FUNDING for this study was generously provided by the Filomen D'Agostino and Max E. Greenberg Research Fund of New York University School of Law, which, guided by its diligent faculty committee, has transformed the climate for serious writing at my home institution.
When setting forth, it seemed useful to compare the practice of U.S. courts in cases with serious foreign-policy implications with the work of the German Constitutional Court. The U.S. and German federal constitutions are very similar, which makes comparison of the respective judicial practices both feasible and enlightening. The Max-Planck Institute of International and Public Law (MPI) invited me to work in that eminent institution, and its directors—especially Dr. Rudolf Bernhardt and Dr. Jochen Abr. Frowein—were constantly helpful and encouraging. So were other members of the scintillating faculty: Dr. Juliane Kokott, Dr. Georg Nolte, Prof. Karl Doehring, and Dr. Torsten Stein. Special thanks are due to MPI's wonderfully knowledgeable head librarian, Dr.
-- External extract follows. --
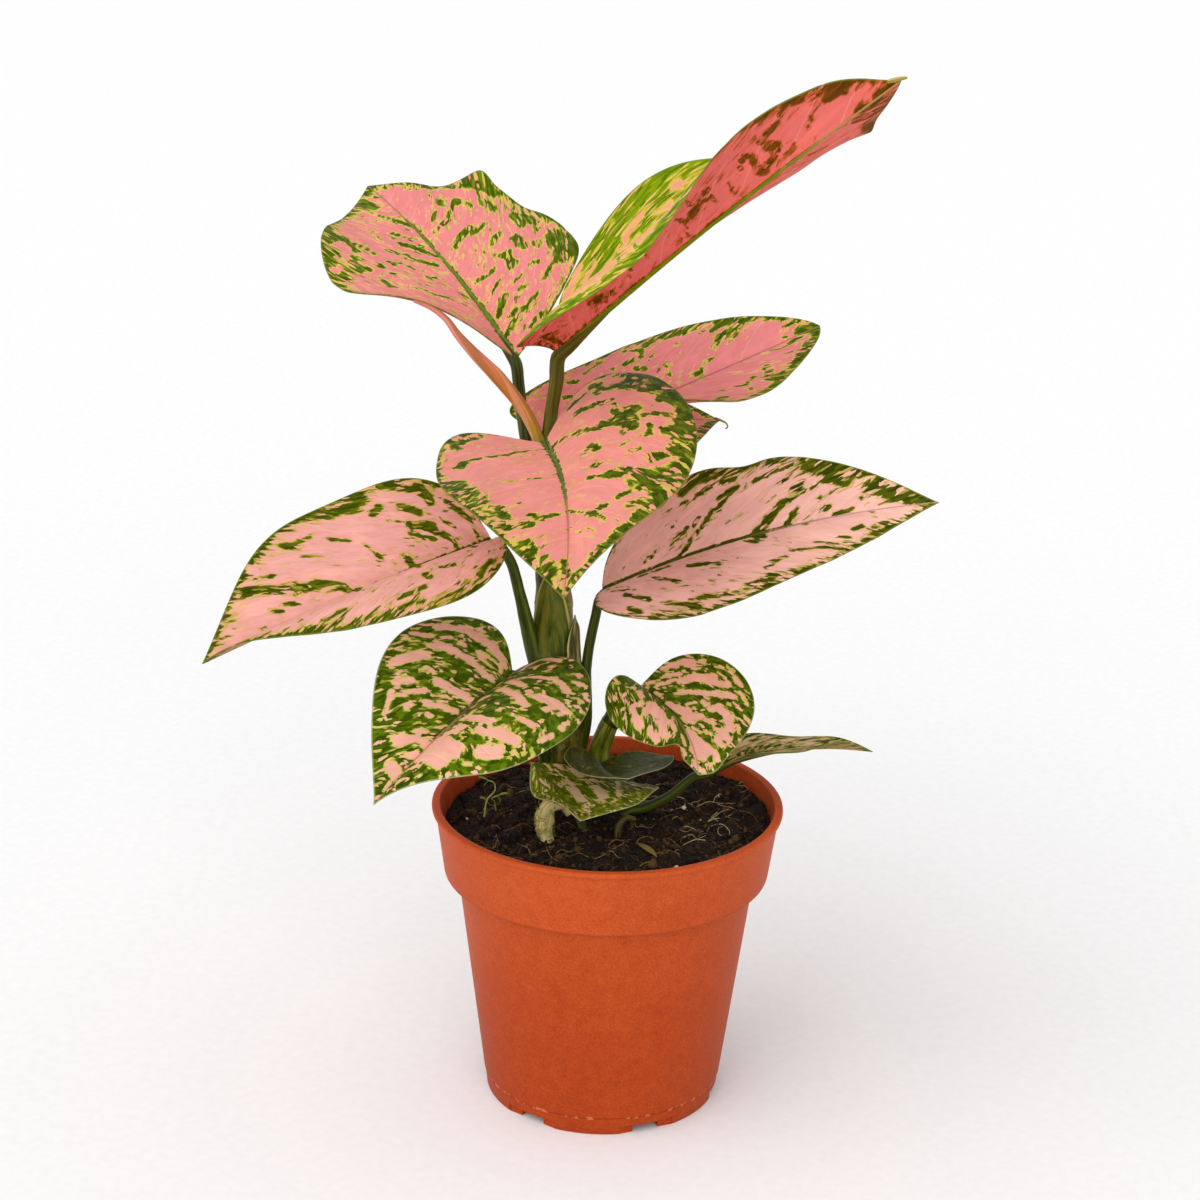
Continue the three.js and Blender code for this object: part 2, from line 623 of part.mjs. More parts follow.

Joachim Schwietzke.
During the New York phase of my research I was fortunate to be assisted by several outstanding NYU law students, including Deborah Niedermeyer, Michael S. Nelson, J. Russell Bulkeley, Julie L. Novkov, Dennis Sughrue, and Kieran J. Fallon.
As always, my warmest thanks go to my administrative assistant, Rochelle Fenchel, who in the course of this writing has made the transition from a word star to being word (and otherwise) perfect.